The program begins with an overview of the basic tenets of sustainable architecture. Passive solar design and the use of natural, local, and/or recycled building materials are emphasized.
Building with earth is demonstrated by visits to an adobe block house, an Islamic cultural center made of vaults of adobe, a unique and artistic hut-like house made of piled adobe, and a rammed earth house under construction. The process of building and the nature of the material is described by the people who have done the work.
Various straw bale houses are shown. Both load-bearing and non load-bearing methods are described, with particular attention to the use of natural stucco materials and the need to keep the building skins breathable. A charming dome hermitage made of straw bales is described by both the builder/architect and the resident.
Techniques for earth-sheltering are demonstrated: there is a visit to an earthship under construction. Then a "gallery" of completed earthships accompanied by music provides a break from the technical discussion. A lovely cordwood/earth-sheltered home is described by the owner/builder. A dug-out kiva in the desert, and a unique technique for creating thin-shelled concrete domes with a rotating sectional mold, complete this section on earth-sheltering.
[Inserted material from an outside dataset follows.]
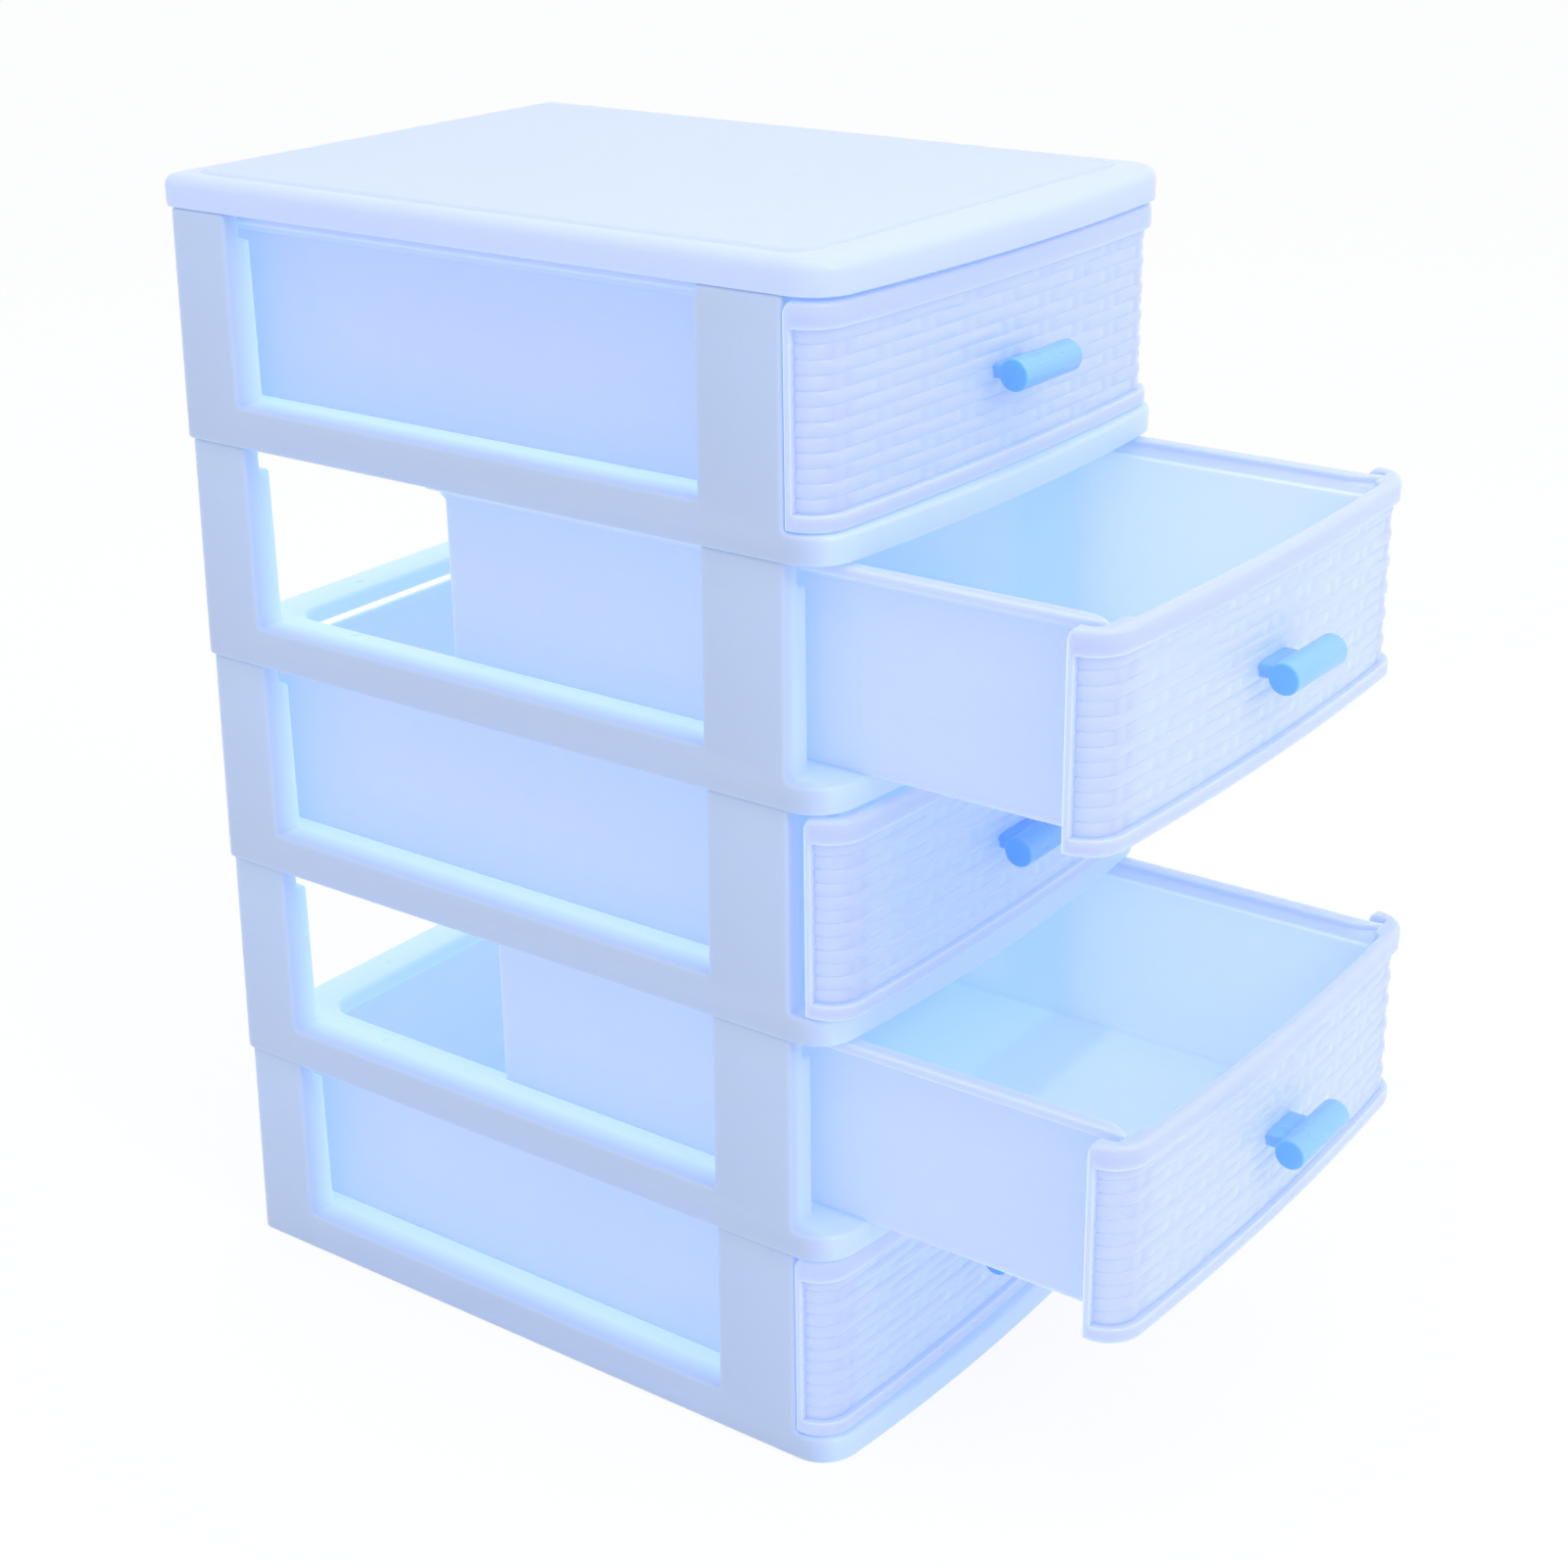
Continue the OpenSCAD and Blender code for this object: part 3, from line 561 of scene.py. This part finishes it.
def weaveDepth(along, row, across):
    # depth of the woven surface under the plain bands; each strand passes behind every other stake
    swell = max(1 - (2 * across - 1) ** 2, 0) ** weave["roundness"]
    stake = round(along / weave["stakePitch"])
    aside = abs(along - stake * weave["stakePitch"])
    strand = weave["strand"] * swell
    if abs(stake) > weave["stakes"]:
        return weave["depth"] - strand
    if (row + stake) % 2:
        bulge = 1 + weave["lift"] * (1 - eased(0, weave["liftReach"], aside))
        return weave["depth"] - strand * bulge
    strand *= eased(weave["stakeHalf"], weave["dive"], aside)
    start, end = (weave["stakeHalf"] + ease for ease in weave["uprightEase"])
    upright = weave["stakeRise"] * (1 - eased(start, end, aside))
    return weave["depth"] - max(strand, upright)


def frontStation(along):
    # a place along the front's outline: its point, its outward direction and its point on the inner outline
    depth, sweep = cornerCentre(front)
    bow, corner = front["bowRadius"], front["corner"]
    side = math.copysign(1, along)
    reach = abs(along)
    bowLength = bow * math.radians(sweep)
    cornerLength = corner * math.radians(90 - sweep)
    if reach < bowLength:
        angle = reach / bow
        outward = Vector((math.sin(angle), -math.cos(angle)))
        point = Vector((0, bow - front["front"])) + bow * outward
        inner = point - front["thick"] * outward
        if inner.x > front["boxInner"]:
            share = eased(front["boxInner"], front["boxInner"] + front["pocketEase"], inner.x)
            inner.y += (front["pocket"][1] - inner.y) * share
    else:
        angle = math.radians(sweep) + min(reach - bowLength, cornerLength) / corner
        outward = Vector((math.sin(angle), -math.cos(angle)))
        centre = Vector((front["width"] / 2 - corner, -depth))
        point = centre + corner * outward
        room = Vector((front["pocket"][0] - centre.x, centre.y - front["pocket"][1]))
        power = front["pocketPower"]
        size = ((outward.x / room.x) ** power + (max(-outward.y, 0) / room.y) ** power) ** (1 / power)
        inner = centre + outward / size
        point.y += max(reach - bowLength - cornerLength, 0)
        inner.y += max(reach - bowLength - cornerLength, 0)
    flip = Vector((side, 1))
    return point * flip, outward * flip, inner * flip


def frontPattern():
    depth, sweep = cornerCentre(front)
    halfLength = (front["bowRadius"] * math.radians(sweep) + front["corner"] * math.radians(90 - sweep)
                  + depth + front["rear"])
    rimAt = halfLength - front["sideRim"]
    spacing = weave["stakePitch"] / weave["columnsPerPitch"]
    columns = [spacing * k for k in range(1, int((rimAt - front["fieldClear"]) / spacing) + 1)]
    afterRim, beforeEnd, nearEnd = front["rimSpread"]
    columns += [rimAt - front["step"], rimAt, rimAt + afterRim]
    columns += [halfLength - beforeEnd, halfLength - nearEnd, halfLength]
    stations = [-c for c in reversed(columns)] + [0.0] + columns

    # rows from the foot up the outer face, over the top and down the inner face
    foot, crown, inside = front["footRound"], front["topRound"], front["innerTopRound"]
    low, high = front["fieldLow"], front["fieldHigh"]
    plain, sill, sunken = front["bandSet"]

    def quarter(angle):
        return 1 - math.sin(math.radians(angle)), 1 - math.cos(math.radians(angle))

    rows = [("outer", front["bottom"] + foot * quarter(a)[1], foot * quarter(a)[0]) for a in (0, 30, 60, 90)]
    rows += [("outer", low - plain, 0.0), ("outer", low - sill, sunken)]
    pitch = (high - low) / weave["rows"]
    for row in range(weave["rows"]):
        rows += [("field", low + (row + across) * pitch, (row, across)) for across in weave["rowShares"]]
    rows += [("field", high, (weave["rows"] - 1, 1.0)), ("outer", high + sill, sunken), ("outer", high + plain, 0.0)]
    rows += [("outer", front["top"] - crown * quarter(a)[0], crown * quarter(a)[1]) for a in (0, 22, 45, 68, 90)]
    rows += [("inner", front["top"] - inside * quarter(a)[1], inside * quarter(a)[0]) for a in (0, 45, 90)]
    rows += [("inner", front["bottom"], 0.0)]

    bm = bmesh.new()
    bmesh.ops.create_grid(bm, x_segments=len(stations) - 1, y_segments=len(rows) - 1, size=1)
    bm.verts.ensure_lookup_table()
    ordered = sorted(bm.verts, key=lambda v: (round(v.co.y, 5), round(v.co.x, 5)))
    for index, vert in enumerate(ordered):
        row, column = divmod(index, len(stations))
        kind, height, detail = rows[row]
        along = stations[column]
        point, outward, inner = frontStation(along)
        inField = abs(along) < rimAt - front["step"] / 2
        if kind == "field":
            sunk = weaveDepth(along, *detail) if inField else 0.0
            spot = point - outward * sunk
        elif kind == "outer":
            atField = low - sunken < height < high + sunken
            spot = point - outward * (detail if inField or not atField else 0.0)
        else:
            across = (point - inner).normalized()
            spot = inner + across * detail
        vert.co = (spot.x, spot.y, height)
        # the wings' rear edges fall away at the top
        left, fall, reach = halfLength - abs(along), front["wingFall"], front["wingReach"]
        if height > front["top"] - reach and left < fall:
            drop = fall - math.sqrt(max(fall ** 2 - (fall - left) ** 2, 0))
            vert.co.z -= drop * (height - front["top"] + reach) / reach
    # close the underside and the two ends
    first, last = ordered[:len(stations)], ordered[-len(stations):]
    for a in range(len(stations) - 1):
        bmesh.ops.contextual_create(bm, geom=[first[a], first[a + 1], last[a + 1], last[a]])
    bmesh.ops.holes_fill(bm, edges=[e for e in bm.edges if e.is_boundary], sides=0)
    bmesh.ops.recalc_face_normals(bm, faces=bm.faces)
    return smoothed(asObject(bm, "frontPattern"), front["smooth"])


frontShape = frontPattern()
print("woven front built:", len(frontShape.data.vertices), "points")

handle = {
    "half": 15, "radius": 4.7, "axisY": -255.3, "axisZ": 38.6, "endSoft": 0.7,
    "webHalf": 8.0, "webLow": 3.6, "webHigh": 0.6, "webRear": -243.3,
    "clipPitch": 13, "clipThick": 1.8, "clipHeight": 5, "clipFront": -243.9, "clipRear": -240.2,
    "barb": 0.8, "barbFront": -241.8, "barbOverlap": 0.1, "barbTip": 0.05, "webSoft": 0.6,
    "sides": 48, "smooth": 40,
}


def handlePattern():
    # the bar lies along X; the web runs back from it into the front
    bar = bmesh.new()
    ring = bmesh.ops.create_circle(bar, cap_ends=True, segments=handle["sides"], radius=handle["radius"])["verts"]
    bmesh.ops.rotate(bar, verts=ring, matrix=Matrix.Rotation(math.radians(90), 3, "Y"))
    end = bmesh.ops.extrude_face_region(bar, geom=bar.faces[:], use_keep_orig=True)["geom"]
    end = [g for g in end if isinstance(g, bmesh.types.BMVert)]
    bmesh.ops.translate(bar, vec=(-handle["half"], handle["axisY"], handle["axisZ"]), verts=bar.verts)
    bmesh.ops.translate(bar, vec=(2 * handle["half"], 0, 0), verts=end)
    bmesh.ops.recalc_face_normals(bar, faces=bar.faces)
    rims = [e for e in bar.edges if abs(e.verts[0].co.x - e.verts[1].co.x) < near["plane"]]
    bmesh.ops.bevel(bar, geom=rims, offset=handle["endSoft"], segments=4, profile=0.5, affect="EDGES", material=-1)
    made = asObject(bar, "handlePattern")
    half, middle = handle["webHalf"], handle["axisZ"]
    web = block((-half, handle["axisY"], middle - handle["webLow"]),
                (half, handle["webRear"], middle + handle["webHigh"]))
    bmesh.ops.bevel(web, geom=web.edges[:], offset=handle["webSoft"], segments=3, profile=0.5, affect="EDGES",
                    material=-1)
    combine(made, web, "UNION")
    # a barbed clip on each side holds the handle from inside the drawer
    low, high = (middle + side * handle["clipHeight"] / 2 for side in (-1, 1))
    inner, outer = (handle["clipPitch"] / 2 + side * handle["clipThick"] / 2 for side in (-1, 1))
    combine(made, bothSides(block((inner, handle["clipFront"], low), (outer, handle["clipRear"], high))), "UNION")
    overlap = handle["barbOverlap"]
    barb = block((outer - overlap, handle["barbFront"], low), (outer + handle["barb"], handle["clipRear"], high))
    for vert in barb.verts:
        if vert.co.x > outer and vert.co.y > handle["barbFront"] + overlap:
            vert.co.x = outer + handle["barbTip"]
    combine(made, bothSides(barb), "UNION")
    weld = bmesh.new()
    weld.from_mesh(made.data)
    bmesh.ops.remove_doubles(weld, verts=weld.verts, dist=near["weld"])
    weld.to_mesh(made.data)
    weld.free()
    return smoothed(made, handle["smooth"])


handleShape = handlePattern()

for tier in tiers:
    name = f"drawer_{tier}"
    low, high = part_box(name)
    foot = low.z / mm - tray["bottom"]
    pull = low.y / mm + front["front"]
    body = placed(trayShape, f"drawerTray_{tier}", name, plastics["tray"], pull, foot)
    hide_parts(name)
    face = placed(frontShape, f"wovenFront_{tier}", name, plastics["front"], pull, foot)
    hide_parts(name)
    pulledBy = placed(handleShape, f"barHandle_{tier}", name, plastics["handle"], pull, foot)
    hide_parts(f"handle_{tier}")
for shape in (trayShape, frontShape, handleShape):
    bpy.data.objects.remove(shape)
print("drawers placed")

studio = {
    "floorColour": (0.93, 0.95, 1.0), "floorSize": 6, "floorGap": 0.0002, "cameraWhite": 0.86,
    "worldColour": (0.97, 0.98, 1.0), "worldLevel": 0.90,
    # name: place, aimed at, size, watts
    "lamps": {
        "overhead": ((-0.2, -0.3, 1.6), (0, -0.12, 0.2), 1.6, 5.0),
        "key": ((-0.35, -1.7, 1.4), (0, -0.2, 0.2), 0.9, 8.0),
    },
}


def looksWhite(tree):
    # 1 for the rays that show the background as pure white
    seen, mirrored, passed = (addNode(tree, "ShaderNodeLightPath", output=f"Is {kind} Ray")
                              for kind in ("Camera", "Glossy", "Transmission"))
    return seen.math("MAXIMUM", seen, mirrored + passed)


floorMesh = bmesh.new()
bmesh.ops.create_grid(floorMesh, x_segments=1, y_segments=1, size=studio["floorSize"])
bmesh.ops.translate(floorMesh, vec=(0, 0, -studio["floorGap"]), verts=floorMesh.verts)
floor = asObject(floorMesh, "floor")
floorMaterial = bpy.data.materials.new("paleFloor")
floorMaterial.use_nodes = True
tree = floorMaterial.node_tree
tree.nodes.clear()
paint = addNode(tree, "ShaderNodeBsdfDiffuse", {}, {"Color": (*studio["floorColour"], 1)})
white = addNode(tree, "ShaderNodeEmission", {}, {"Color": (1, 1, 1, 1), "Strength": 1.0})
share = looksWhite(tree) * studio["cameraWhite"]
mixed = addNode(tree, "ShaderNodeMixShader", {}, {"Fac": share, 1: paint, 2: white})
addNode(tree, "ShaderNodeOutputMaterial", {}, {"Surface": mixed})
floor.data.materials.append(floorMaterial)

world = bpy.data.worlds.new("studio")
bpy.context.scene.world = world
world.use_nodes = True
tree = world.node_tree
tree.nodes.clear()
ambient = addNode(tree, "ShaderNodeBackground", {}, {
    "Color": (*studio["worldColour"], 1), "Strength": studio["worldLevel"]})
white = addNode(tree, "ShaderNodeBackground", {}, {"Color": (1, 1, 1, 1), "Strength": 1.0})
mixed = addNode(tree, "ShaderNodeMixShader", {}, {"Fac": looksWhite(tree), 1: ambient, 2: white})
addNode(tree, "ShaderNodeOutputWorld", {}, {"Surface": mixed})

for name, (place, aim, size, watts) in studio["lamps"].items():
    lamp = bpy.data.lights.new(name, "AREA")
    lamp.shape, lamp.size, lamp.energy = "DISK", size, watts
    lampObject = bpy.data.objects.new(name, lamp)
    lampObject.location = place
    lampObject.rotation_euler = (Vector(aim) - Vector(place)).to_track_quat("-Z", "Y").to_euler()
    bpy.context.scene.collection.objects.link(lampObject)

# the photograph's camera: angles in degrees, focal length in mm, shift in sensor widths
viewpoint = {
    "place": (-0.6321, -0.6339, 0.5000), "azimuth": -53.915, "elevation": 22.172, "roll": -0.584,
    "lens": 61.505, "sensor": 36, "shift": (-0.01504, -0.00794),
}
azimuth, elevation, roll = (math.radians(viewpoint[k]) for k in ("azimuth", "elevation", "roll"))
ahead = Vector((-math.sin(azimuth) * math.cos(elevation), math.cos(azimuth) * math.cos(elevation),
                -math.sin(elevation)))
level = Vector((math.cos(azimuth), math.sin(azimuth), 0))
upright = level.cross(ahead)
right = math.cos(roll) * level + math.sin(roll) * upright
up = math.cos(roll) * upright - math.sin(roll) * level
camera = bpy.data.cameras.new("photoView")
camera.sensor_width, camera.lens = viewpoint["sensor"], viewpoint["lens"]
camera.shift_x, camera.shift_y = viewpoint["shift"]
cameraObject = bpy.data.objects.new("photoView", camera)
turned = Matrix((right, up, -ahead)).transposed().to_4x4()
cameraObject.matrix_world = Matrix.Translation(viewpoint["place"]) @ turned
bpy.context.scene.collection.objects.link(cameraObject)
bpy.context.scene.camera = cameraObject
bpy.context.scene.view_settings.view_transform = "Standard"
print("studio and camera ready")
Papercrete, a new building material made with recycled paper and cement, is discussed by two different people who "invented" it. Homes and experimental buildings using this material are shown.
Earthbag (sandbag) building has been gaining popularity. The polypropylene bags can be filled with a variety of earthen materials and then stacked to form walls in the shape of domes or vertical walls. A visit to the dome house of a woman who built it with her grandson is fascinating. The beginning of a dome house created by the producer of this program shows one of these unique structures under construction.
The use of hybrid techniques is demonstrated by an owner/builder who made a round house with conventional wood framing and used straw bales for insulation.
The final section shows the use of existing containers as a shell for a house with the producer's wife taking the viewer on a tour of their bus conversion motorhome.
Included with the video is a resource guide to more information, including addresses and phones of most of the people in the video.